Think of your iMini AI prompt as a design brief, not a description. Specify: the content theme, main title, subtitle, aspect ratio, which reference image does what job, how to divide the frame, exactly which text strings to render, visual style keywords, color requirements, and a clear list of hard constraints — no watermarks, no overlapping text, no platform logos, keep all characters legible.

Generating viral post cover image with iMini AI

Use iMini AI to generate a post cover image.

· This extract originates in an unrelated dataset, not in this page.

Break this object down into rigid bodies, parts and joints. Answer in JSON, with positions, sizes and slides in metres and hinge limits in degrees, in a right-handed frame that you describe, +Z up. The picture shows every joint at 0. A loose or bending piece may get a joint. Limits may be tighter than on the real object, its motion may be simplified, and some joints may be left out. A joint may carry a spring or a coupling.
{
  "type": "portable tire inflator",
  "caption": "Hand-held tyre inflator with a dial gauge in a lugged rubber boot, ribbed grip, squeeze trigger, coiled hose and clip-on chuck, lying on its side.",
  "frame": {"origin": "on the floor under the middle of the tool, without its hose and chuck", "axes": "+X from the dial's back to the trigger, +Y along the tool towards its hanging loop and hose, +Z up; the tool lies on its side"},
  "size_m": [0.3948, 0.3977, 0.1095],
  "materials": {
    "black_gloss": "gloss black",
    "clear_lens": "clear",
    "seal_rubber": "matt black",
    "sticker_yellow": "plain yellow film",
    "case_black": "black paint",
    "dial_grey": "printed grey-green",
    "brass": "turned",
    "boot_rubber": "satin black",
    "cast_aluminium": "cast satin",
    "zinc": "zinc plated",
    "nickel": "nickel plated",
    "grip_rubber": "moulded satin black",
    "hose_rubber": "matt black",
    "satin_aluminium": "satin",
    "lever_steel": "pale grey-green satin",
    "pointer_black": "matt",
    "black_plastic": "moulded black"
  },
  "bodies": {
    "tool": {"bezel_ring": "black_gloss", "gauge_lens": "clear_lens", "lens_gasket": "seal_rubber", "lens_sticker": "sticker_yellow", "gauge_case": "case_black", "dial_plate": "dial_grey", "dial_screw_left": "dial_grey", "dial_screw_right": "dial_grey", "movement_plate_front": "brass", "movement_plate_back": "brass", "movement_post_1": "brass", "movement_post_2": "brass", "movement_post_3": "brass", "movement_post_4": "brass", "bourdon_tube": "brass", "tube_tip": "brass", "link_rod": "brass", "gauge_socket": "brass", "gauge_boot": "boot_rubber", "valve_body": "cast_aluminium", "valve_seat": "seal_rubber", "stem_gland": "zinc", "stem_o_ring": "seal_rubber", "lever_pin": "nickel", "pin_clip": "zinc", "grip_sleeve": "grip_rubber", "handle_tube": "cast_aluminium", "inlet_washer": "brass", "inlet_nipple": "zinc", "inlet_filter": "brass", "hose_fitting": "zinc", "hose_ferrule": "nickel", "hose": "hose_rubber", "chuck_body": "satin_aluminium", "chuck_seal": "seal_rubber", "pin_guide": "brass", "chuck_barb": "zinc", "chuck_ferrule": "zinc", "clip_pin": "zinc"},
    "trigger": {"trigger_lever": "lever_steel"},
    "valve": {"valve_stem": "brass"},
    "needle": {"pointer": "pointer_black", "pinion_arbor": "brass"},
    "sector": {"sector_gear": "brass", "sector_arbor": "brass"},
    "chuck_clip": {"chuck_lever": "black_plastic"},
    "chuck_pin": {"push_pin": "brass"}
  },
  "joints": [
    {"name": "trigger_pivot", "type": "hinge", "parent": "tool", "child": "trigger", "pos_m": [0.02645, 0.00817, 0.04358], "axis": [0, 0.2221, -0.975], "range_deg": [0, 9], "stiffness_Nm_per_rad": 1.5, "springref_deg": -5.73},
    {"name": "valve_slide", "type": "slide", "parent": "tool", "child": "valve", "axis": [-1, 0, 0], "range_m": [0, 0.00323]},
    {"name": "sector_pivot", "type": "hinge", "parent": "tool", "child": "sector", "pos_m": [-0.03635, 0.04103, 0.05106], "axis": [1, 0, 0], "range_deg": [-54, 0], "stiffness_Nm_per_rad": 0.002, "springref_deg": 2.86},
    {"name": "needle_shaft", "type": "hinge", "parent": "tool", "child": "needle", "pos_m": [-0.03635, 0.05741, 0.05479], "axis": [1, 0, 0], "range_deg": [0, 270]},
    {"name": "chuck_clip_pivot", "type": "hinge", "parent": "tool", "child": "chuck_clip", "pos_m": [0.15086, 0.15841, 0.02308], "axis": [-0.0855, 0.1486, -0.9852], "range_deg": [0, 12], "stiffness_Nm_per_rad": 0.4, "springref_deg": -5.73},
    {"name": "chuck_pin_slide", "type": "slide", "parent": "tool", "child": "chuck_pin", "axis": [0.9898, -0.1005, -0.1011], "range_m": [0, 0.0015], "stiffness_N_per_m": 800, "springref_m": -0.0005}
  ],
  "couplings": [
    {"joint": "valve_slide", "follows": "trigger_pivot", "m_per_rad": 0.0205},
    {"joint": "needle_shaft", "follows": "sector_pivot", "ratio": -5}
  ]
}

Content theme: [describe the content theme]
Main title: [main title text]
Subtitle: [subtitle text]
Aspect ratio: [e.g. 3:4 or 4:5]

Reference images:
Image 1 — layout structure reference
Image 2 — main visual subject reference
Image 3 — color palette and mood reference

Frame structure:
Top zone: [title and hero visual arrangement]
Middle zone: [core information arrangement]
Bottom zone: [supporting information arrangement]

Source material rules:
Reference the composition and visual relationships from the source images
Retain the core visual elements from the source
Do not copy original text directly
Do not replicate platform branding
Do not introduce new subjects unrelated to the source material

Text rules:
Only render the following text:
[Main title]
[Subtitle]
[Tag 1]
[Tag 2]

Visual requirements:
[style keywords]
[color requirements]
[typography and layout requirements]

Constraints:
All text must be clearly legible
No extra text
No platform logos
No watermarks
No overlapping text
No information overload

For body infographics, structure the brief around information zones: each block gets one short sentence, title hierarchy stays clear, and the layout is optimized for mobile reading. According to Sprout Social's research, posts with custom visuals consistently outperform text-only content across every major platform.

Use iMini AI to generate a body infographic.

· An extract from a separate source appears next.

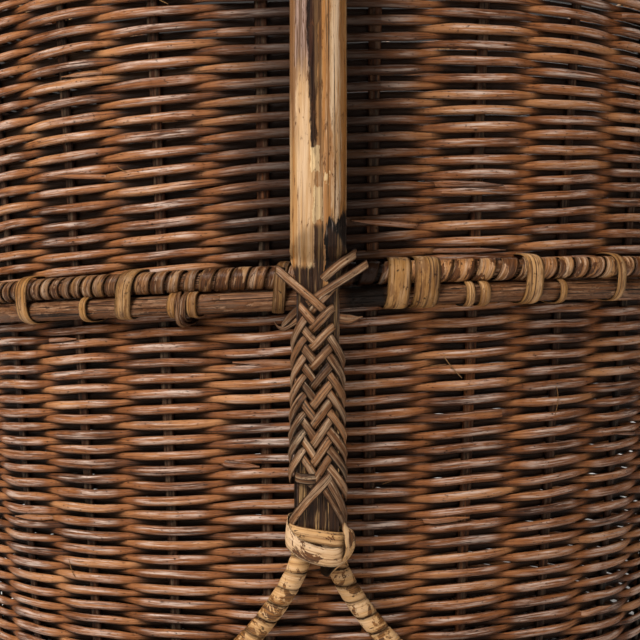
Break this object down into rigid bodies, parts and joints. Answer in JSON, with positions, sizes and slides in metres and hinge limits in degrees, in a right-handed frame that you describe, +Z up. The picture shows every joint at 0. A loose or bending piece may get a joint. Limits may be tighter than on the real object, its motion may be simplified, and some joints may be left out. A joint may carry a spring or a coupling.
{
  "type": "handled wicker basket",
  "caption": "Tall round wicker basket of woven rattan splits, with a lashed belt, hooped rim, foot ring and a bent-pole hoop handle on splayed legs.",
  "frame": {"origin": "centre of the footprint, on the plane the foot ring stands on", "axes": "+Z up, -Y towards the front end of the hoop handle, which spans from front to rear, +X to the right seen from the front"},
  "size_m": [0.549, 0.6116, 0.8047],
  "materials": {
    "foot_rod": "round rattan rod, worn flat underneath, dark with age",
    "foot_peel": "split rattan peel",
    "warp_lower": "flat rattan splits",
    "warp_upper": "flat rattan splits",
    "base_weft": "woven flat rattan splits, satin peel",
    "lower_weft": "woven flat rattan splits, satin peel",
    "upper_weft": "woven flat rattan splits, satin peel",
    "belt_core": "round rattan rod",
    "belt_peel": "rattan peel wound in a coil",
    "belt_rod": "bare round rattan rod with bark remains",
    "belt_lashing": "split rattan peel",
    "rim_outer": "round rattan rod",
    "rim_inner": "round rattan rod",
    "rim_cane": "round rattan cane",
    "rim_peel": "split rattan peel",
    "pole": "peeled pale cane pole with bark streaks, satin",
    "leg_foot_peel": "split rattan peel",
    "front_plait": "herringbone plait of flat rattan splits",
    "front_collar": "pale rattan peel wound round",
    "front_straps": "split rattan peel",
    "front_rim_tie": "split rattan peel",
    "front_left_cane": "round rattan cane",
    "front_left_peel": "pale rattan peel wound in a coil",
    "front_right_cane": "round rattan cane",
    "front_right_peel": "pale rattan peel wound in a coil",
    "rear_plait": "herringbone plait of flat rattan splits",
    "rear_collar": "pale rattan peel wound round",
    "rear_straps": "split rattan peel",
    "rear_rim_tie": "split rattan peel",
    "rear_left_cane": "round rattan cane",
    "rear_left_peel": "pale rattan peel wound in a coil",
    "rear_right_cane": "round rattan cane",
    "rear_right_peel": "pale rattan peel wound in a coil"
  },
  "bodies": {
    "root": {"foot_ring": "foot_rod", "foot_lashings": "foot_peel", "warp_splits_lower": "warp_lower", "warp_splits_upper": "warp_upper", "base_weave": "base_weft", "lower_weave": "lower_weft", "upper_weave": "upper_weft", "belt_upper_rod": "belt_core", "belt_wrap": "belt_peel", "belt_lower_rod": "belt_rod", "belt_lashings": "belt_lashing", "rim_outer_hoop": "rim_outer", "rim_inner_hoop": "rim_inner", "rim_top_cane": "rim_cane", "rim_lashings": "rim_peel", "handle_pole": "pole", "leg_foot_lashings": "leg_foot_peel", "front_plait": "front_plait", "front_collar": "front_collar", "front_cross_straps": "front_straps", "front_rim_tie": "front_rim_tie", "front_left_leg": "front_left_cane", "front_left_leg_wrap": "front_left_peel", "front_right_leg": "front_right_cane", "front_right_leg_wrap": "front_right_peel", "rear_plait": "rear_plait", "rear_collar": "rear_collar", "rear_cross_straps": "rear_straps", "rear_rim_tie": "rear_rim_tie", "rear_left_leg": "rear_left_cane", "rear_left_leg_wrap": "rear_left_peel", "rear_right_leg": "rear_right_cane", "rear_right_leg_wrap": "rear_right_peel"}
  },
  "joints": []
}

Content theme: [describe the content theme]
Page title: [page title text]
Aspect ratio: [aspect ratio]

Reference images:
Image 1 — information zone layout reference
Image 2 — icon or visual element style reference
Image 3 — color palette and mood reference

Key points:
[Point 1]
[Point 2]
[Point 3]
[Point 4]

Layout requirements:
Use clear information zones
Each block gets one short sentence only
Title hierarchy must be obvious
Maintain sufficient spacing between images and text
Layout optimized for mobile reading

Source material rules:
Reference the visual language of the source images
Retain elements from source images that suit the theme
Do not copy original text from source images
Do not add decorative elements unrelated to the content

Constraints:
All text must be legible
No long paragraphs
No unrelated icons
No watermarks

Body infographic layout created with iMini AI

Step 7: Save the Workflow as a Skill

Once the full pipeline runs successfully, save it as a reusable Skill in Codex. A well-built Skill stores: topic research steps, material scraping flow, image reference classification rules, visual style templates, subagent evaluation setup, iMini AI cover prompt template (with default specs), iMini AI body image prompt template (with default specs), and a final quality checklist.

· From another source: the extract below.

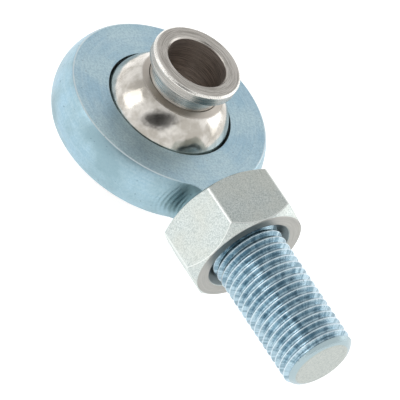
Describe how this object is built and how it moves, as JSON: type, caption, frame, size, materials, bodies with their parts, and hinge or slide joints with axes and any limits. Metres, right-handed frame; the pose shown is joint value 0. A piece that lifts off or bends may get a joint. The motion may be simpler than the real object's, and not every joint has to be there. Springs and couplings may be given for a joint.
{
  "type": "rod end bearing",
  "caption": "Male-thread rod end bearing: a steel eye on a threaded shank holds a tilting ball with flanged bushings in its bore, and a jam nut runs on the shank.",
  "frame": {"origin": "centre of the ball, on the axis of the bolt bore and on the axis of the threaded shank", "axes": "+X along the threaded shank away from the eye, +Z along the bolt bore out of the upper bushing"},
  "size_m": [0.068, 0.036, 0.025],
  "materials": {
    "zinc_body": "blue-white zinc plate over turned steel",
    "race_steel": "plain ground steel",
    "ball_chrome": "polished hard chrome",
    "bushing_steel": "fine turned stainless steel",
    "zinc_nut": "satin clear zinc plate"
  },
  "bodies": {
    "body": {"rod_end_body": "zinc_body"},
    "race": {"race": "race_steel"},
    "ball": {"ball": "ball_chrome"},
    "lower_bushing": {"lower_bushing": "bushing_steel"},
    "upper_bushing": {"upper_bushing": "bushing_steel"},
    "jam_nut": {"jam_nut": "zinc_nut"}
  },
  "joints": [
    {"name": "race_turn", "type": "hinge", "parent": "body", "child": "race", "pos_m": [0, 0, 0], "axis": [0, 0, 1], "continuous": true},
    {"name": "ball_tilt", "type": "hinge", "parent": "race", "child": "ball", "pos_m": [0, 0, 0], "axis": [1, 0, 0], "range_deg": [-30, 30]},
    {"name": "bushing_slide", "type": "slide", "parent": "ball", "child": "lower_bushing", "axis": [0, 0, 1], "range_m": [-0.003, 0]},
    {"name": "bushing_spin", "type": "hinge", "parent": "lower_bushing", "child": "upper_bushing", "pos_m": [0, 0, 0], "axis": [0, 0, 1], "continuous": true},
    {"name": "nut_travel", "type": "slide", "parent": "body", "child": "jam_nut", "axis": [1, 0, 0], "range_m": [0, 0.02125]}
  ]
}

Saving content production workflow as reusable Codex Skill

Compile this content production workflow into a reusable Codex Skill.

Skill name: [skill name]
Content direction: [describe direction]
Target platform: [platform name]

Include the following:
- Topic research workflow
- Source material scraping workflow
- Image reference classification rules
- Visual style analysis template
- Subagents evaluation setup
- iMini AI cover prompt template (with default specs)
- iMini AI body image prompt template (with default specs)
- Final quality checklist

Image reference classification rules must cover:
- How to categorize source images
- The reference role of each image category
- Which elements can be retained
- Which elements must be excluded
- How to prevent the generated image from directly copying the source

Complete viral content pipeline built with Codex and iMini AI

Next time you create content, just swap in the new direction, benchmark accounts, reference images, and titles. The rest of the system is already built.

Codex handles research and organization. Subagents handle parallel evaluation. iMini AI handles image generation and layout. The Skill stores what worked. One content run builds the production line for every run that follows.